Debajo del humor rápido y lacerante (una ganancia si se tiene en cuenta que todo sucede bajo la mirada atenta de un equipo de televisión), Bourdain logra conmover con su sumisión ante la experiencia dura y cruda de otras culturas que llegan a su espectáculo como temerosos invitados. Personas de aldeas remotas en Vietnam, vendedores callejeros en Hong Kong que se someten al escrutinio de un paladar exquisito que, para todo el glamour de una vida pública, suele venerar el trabajo y la voluntad de la gente que literalmente se gana la vida con las manos.

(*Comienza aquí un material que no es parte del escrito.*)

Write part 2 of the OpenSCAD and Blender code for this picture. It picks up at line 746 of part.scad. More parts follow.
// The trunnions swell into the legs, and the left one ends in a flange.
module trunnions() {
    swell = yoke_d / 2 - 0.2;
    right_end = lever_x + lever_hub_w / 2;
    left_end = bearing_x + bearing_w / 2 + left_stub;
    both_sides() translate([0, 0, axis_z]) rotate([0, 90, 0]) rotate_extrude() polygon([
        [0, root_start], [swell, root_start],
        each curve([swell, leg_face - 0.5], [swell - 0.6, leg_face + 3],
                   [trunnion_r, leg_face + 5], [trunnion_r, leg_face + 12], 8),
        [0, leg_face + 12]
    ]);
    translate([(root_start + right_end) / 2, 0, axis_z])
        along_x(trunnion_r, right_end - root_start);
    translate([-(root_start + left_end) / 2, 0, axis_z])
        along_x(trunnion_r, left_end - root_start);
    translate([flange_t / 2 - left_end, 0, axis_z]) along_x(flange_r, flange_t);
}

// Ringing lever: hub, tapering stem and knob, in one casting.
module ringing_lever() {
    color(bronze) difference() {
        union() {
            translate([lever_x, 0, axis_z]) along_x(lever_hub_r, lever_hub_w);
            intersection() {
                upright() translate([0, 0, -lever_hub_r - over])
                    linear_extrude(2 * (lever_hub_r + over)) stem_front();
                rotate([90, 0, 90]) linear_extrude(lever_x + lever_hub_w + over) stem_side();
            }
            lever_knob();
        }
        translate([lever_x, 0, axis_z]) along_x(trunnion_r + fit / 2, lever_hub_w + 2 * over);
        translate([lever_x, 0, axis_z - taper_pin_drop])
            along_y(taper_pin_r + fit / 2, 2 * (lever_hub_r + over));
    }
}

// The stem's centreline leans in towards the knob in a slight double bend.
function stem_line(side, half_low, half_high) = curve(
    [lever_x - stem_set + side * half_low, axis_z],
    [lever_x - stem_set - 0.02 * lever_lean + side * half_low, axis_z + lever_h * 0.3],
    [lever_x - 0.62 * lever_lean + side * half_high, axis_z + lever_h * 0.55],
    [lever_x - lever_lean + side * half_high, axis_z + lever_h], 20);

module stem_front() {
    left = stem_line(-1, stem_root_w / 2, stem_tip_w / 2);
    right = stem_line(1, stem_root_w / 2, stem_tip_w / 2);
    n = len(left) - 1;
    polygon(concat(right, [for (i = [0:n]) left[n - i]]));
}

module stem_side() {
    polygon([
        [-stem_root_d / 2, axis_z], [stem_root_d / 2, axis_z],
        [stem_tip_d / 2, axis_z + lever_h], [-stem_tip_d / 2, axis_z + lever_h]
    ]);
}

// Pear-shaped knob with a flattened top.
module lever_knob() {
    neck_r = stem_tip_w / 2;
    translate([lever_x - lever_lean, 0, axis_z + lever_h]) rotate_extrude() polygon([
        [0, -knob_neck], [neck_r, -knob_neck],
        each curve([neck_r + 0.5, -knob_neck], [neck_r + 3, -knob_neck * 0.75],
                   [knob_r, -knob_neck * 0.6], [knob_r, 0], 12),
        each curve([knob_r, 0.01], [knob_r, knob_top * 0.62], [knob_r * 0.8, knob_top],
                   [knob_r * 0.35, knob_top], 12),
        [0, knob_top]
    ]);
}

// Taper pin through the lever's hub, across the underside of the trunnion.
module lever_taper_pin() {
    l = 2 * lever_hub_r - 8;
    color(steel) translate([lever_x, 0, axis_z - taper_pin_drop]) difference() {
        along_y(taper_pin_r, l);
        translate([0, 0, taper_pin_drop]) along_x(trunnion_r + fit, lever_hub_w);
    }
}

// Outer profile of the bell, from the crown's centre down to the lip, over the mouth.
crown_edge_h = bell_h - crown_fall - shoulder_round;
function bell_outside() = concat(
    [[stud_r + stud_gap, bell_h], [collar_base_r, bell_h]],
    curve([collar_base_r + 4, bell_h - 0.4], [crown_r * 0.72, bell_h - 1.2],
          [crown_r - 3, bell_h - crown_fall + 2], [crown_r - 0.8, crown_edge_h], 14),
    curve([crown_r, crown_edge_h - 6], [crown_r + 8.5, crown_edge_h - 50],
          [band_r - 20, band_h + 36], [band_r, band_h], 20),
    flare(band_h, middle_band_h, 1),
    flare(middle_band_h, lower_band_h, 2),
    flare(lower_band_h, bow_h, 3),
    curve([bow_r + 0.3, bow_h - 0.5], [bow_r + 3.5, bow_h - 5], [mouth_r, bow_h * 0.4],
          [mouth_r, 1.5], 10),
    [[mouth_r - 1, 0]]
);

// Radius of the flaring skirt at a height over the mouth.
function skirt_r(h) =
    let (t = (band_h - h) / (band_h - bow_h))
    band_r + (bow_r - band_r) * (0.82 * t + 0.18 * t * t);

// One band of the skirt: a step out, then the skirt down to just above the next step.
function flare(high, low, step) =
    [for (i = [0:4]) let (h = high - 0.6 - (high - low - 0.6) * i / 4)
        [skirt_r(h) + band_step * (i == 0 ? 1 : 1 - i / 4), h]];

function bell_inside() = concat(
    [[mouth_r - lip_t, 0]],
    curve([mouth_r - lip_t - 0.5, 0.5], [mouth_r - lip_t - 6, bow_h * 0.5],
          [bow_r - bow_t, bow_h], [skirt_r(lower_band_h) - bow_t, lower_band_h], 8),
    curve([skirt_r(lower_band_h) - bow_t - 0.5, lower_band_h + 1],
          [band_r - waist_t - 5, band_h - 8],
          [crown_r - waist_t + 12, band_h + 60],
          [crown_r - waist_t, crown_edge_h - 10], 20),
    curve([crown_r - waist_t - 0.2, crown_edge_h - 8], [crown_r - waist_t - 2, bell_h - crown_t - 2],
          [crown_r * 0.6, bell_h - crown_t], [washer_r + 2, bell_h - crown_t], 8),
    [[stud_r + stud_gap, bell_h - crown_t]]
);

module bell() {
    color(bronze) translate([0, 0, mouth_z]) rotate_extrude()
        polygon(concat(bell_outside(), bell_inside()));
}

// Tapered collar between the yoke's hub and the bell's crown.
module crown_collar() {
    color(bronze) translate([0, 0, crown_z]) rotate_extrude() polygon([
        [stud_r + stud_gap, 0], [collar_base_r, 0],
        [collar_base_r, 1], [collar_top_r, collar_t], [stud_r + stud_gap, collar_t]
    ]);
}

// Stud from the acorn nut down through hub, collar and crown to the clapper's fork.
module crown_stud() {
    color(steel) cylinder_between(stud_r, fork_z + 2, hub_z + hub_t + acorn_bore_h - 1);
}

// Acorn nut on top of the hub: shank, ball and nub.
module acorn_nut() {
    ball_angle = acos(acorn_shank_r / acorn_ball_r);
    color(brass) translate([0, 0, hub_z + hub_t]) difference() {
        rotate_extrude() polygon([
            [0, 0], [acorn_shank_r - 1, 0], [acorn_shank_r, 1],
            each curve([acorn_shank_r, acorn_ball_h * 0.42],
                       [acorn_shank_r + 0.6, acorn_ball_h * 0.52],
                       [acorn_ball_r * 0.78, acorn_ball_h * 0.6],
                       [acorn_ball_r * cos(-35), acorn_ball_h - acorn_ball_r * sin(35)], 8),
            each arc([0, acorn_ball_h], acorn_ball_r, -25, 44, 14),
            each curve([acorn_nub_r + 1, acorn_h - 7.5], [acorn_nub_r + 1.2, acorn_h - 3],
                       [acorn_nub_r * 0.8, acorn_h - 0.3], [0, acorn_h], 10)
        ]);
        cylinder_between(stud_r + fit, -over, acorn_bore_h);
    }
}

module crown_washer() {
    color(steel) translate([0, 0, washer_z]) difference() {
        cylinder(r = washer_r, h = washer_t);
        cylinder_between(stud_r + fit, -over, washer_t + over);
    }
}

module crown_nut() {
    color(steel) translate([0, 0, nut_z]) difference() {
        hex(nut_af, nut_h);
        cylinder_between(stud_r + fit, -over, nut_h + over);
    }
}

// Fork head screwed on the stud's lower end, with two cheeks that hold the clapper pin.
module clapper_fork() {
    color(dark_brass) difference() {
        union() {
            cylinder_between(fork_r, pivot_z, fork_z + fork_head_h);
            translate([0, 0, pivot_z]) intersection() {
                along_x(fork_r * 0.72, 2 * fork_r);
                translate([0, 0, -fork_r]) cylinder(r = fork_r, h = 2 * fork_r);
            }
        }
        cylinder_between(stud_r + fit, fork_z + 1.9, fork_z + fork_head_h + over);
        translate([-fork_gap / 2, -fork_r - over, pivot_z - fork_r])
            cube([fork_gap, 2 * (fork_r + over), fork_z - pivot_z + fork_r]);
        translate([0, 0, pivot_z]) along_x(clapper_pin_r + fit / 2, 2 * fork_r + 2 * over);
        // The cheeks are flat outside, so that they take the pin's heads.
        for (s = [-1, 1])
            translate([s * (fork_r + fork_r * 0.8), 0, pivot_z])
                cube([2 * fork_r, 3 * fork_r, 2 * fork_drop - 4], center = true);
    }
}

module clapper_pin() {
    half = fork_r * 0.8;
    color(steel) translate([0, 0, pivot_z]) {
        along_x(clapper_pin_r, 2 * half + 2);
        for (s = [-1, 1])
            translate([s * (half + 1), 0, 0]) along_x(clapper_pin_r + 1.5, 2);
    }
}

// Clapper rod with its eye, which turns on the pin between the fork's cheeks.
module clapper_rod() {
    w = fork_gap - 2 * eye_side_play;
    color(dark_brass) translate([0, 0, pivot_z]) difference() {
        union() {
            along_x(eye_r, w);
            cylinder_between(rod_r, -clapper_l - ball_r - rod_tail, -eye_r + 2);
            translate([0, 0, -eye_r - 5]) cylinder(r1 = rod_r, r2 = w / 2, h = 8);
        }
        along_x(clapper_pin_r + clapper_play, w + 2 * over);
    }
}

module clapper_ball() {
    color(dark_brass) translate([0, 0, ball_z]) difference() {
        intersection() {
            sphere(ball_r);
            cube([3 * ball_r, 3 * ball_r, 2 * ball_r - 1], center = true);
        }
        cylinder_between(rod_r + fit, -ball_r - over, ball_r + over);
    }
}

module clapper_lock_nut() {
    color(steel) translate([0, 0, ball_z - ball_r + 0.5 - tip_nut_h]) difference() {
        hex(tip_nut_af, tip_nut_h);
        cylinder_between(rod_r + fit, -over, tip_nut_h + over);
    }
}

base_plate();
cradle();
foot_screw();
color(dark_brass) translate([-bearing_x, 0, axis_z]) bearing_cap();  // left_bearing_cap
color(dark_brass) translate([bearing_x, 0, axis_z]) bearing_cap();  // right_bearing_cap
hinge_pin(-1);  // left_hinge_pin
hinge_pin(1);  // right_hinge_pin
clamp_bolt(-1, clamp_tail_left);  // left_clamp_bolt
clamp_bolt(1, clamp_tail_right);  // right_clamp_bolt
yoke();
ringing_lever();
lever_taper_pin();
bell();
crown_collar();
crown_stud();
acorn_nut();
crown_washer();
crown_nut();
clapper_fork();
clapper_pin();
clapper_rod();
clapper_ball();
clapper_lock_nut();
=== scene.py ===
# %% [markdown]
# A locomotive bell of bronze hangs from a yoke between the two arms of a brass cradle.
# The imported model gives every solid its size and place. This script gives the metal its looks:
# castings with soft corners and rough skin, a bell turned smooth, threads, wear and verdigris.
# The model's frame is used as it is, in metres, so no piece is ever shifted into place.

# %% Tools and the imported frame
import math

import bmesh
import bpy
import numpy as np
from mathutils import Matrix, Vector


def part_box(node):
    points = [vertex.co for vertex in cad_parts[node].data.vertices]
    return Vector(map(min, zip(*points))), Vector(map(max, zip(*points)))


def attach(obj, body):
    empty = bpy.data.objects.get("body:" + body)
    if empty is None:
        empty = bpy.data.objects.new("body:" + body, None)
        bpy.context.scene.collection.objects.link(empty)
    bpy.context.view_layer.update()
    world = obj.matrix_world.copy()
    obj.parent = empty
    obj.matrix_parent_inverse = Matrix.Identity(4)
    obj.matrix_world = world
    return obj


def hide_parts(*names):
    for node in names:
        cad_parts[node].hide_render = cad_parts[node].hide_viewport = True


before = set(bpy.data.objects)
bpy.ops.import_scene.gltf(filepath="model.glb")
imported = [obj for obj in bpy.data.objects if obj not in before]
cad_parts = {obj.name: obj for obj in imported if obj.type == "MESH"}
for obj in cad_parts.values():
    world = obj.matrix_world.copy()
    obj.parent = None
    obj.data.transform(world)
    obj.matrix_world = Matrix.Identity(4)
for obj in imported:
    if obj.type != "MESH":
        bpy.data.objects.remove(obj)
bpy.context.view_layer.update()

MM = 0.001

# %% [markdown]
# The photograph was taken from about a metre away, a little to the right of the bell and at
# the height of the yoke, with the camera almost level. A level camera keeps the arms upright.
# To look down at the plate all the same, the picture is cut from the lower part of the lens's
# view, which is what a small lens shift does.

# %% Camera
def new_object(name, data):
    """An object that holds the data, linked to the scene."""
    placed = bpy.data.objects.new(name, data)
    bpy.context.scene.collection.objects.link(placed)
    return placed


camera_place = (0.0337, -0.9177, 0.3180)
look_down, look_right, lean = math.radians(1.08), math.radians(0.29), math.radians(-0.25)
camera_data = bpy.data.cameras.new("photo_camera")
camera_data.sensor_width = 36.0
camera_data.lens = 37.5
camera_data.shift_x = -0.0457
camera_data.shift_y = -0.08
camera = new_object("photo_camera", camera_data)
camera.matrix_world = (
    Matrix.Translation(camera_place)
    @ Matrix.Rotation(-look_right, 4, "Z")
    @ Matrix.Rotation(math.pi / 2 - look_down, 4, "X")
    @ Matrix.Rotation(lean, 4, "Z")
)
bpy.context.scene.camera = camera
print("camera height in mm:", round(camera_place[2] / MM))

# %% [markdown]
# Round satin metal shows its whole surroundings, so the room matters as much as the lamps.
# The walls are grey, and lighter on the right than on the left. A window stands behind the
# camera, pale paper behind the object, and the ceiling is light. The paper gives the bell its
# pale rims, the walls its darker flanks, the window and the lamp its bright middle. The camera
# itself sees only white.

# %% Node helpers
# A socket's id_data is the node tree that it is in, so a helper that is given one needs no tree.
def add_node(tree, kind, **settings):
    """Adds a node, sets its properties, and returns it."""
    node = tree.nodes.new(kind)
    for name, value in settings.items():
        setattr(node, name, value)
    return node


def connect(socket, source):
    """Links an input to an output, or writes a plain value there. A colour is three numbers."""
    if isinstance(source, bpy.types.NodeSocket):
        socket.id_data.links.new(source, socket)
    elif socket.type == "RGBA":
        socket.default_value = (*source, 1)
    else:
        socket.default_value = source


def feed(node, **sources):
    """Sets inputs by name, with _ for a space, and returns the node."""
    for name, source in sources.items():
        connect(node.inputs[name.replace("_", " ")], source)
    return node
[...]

A pesar de la avalancha de referencias culturales (en sus relatos desfilan Sinatra, The Ramones, El padrino, y así), además del movimiento casi frenético de cada episodio, el chef logra unos raros momentos de introspección en los que aflora el asombro simple y poderoso del viajero que descubre su propia insignificancia. Estos asomos de luz interior pueden no llevar a las lágrimas, pero al menos sí al deseo de compartir la experiencia, la rápida ensoñación con lo descrito.

“‘Soy el desgraciado más afortunado del planeta’, pensé mientras admiraba todo ese silencio y calma (…). Estaba feliz sentado ahí, disfrutando de la cruda belleza de ese espacio. Me sentí cómodo en mi piel, reafirmado en la creencia de que el mundo era, en verdad, un lugar grande y maravilloso”.

Bien sea en el Líbano, mientras Israel bombardea la capital de ese país árabe, o un lugar remoto en el sudeste asiático, Bourdain suele conectarse con su mejor lado, su jugada más habilidosa: hablar con soltura, con una suerte de franqueza televisiva que resulta refrescante, casi agradecida. No es una verdad revelada. Puede que no cambie la vida de nadie. Es apenas buena televisión.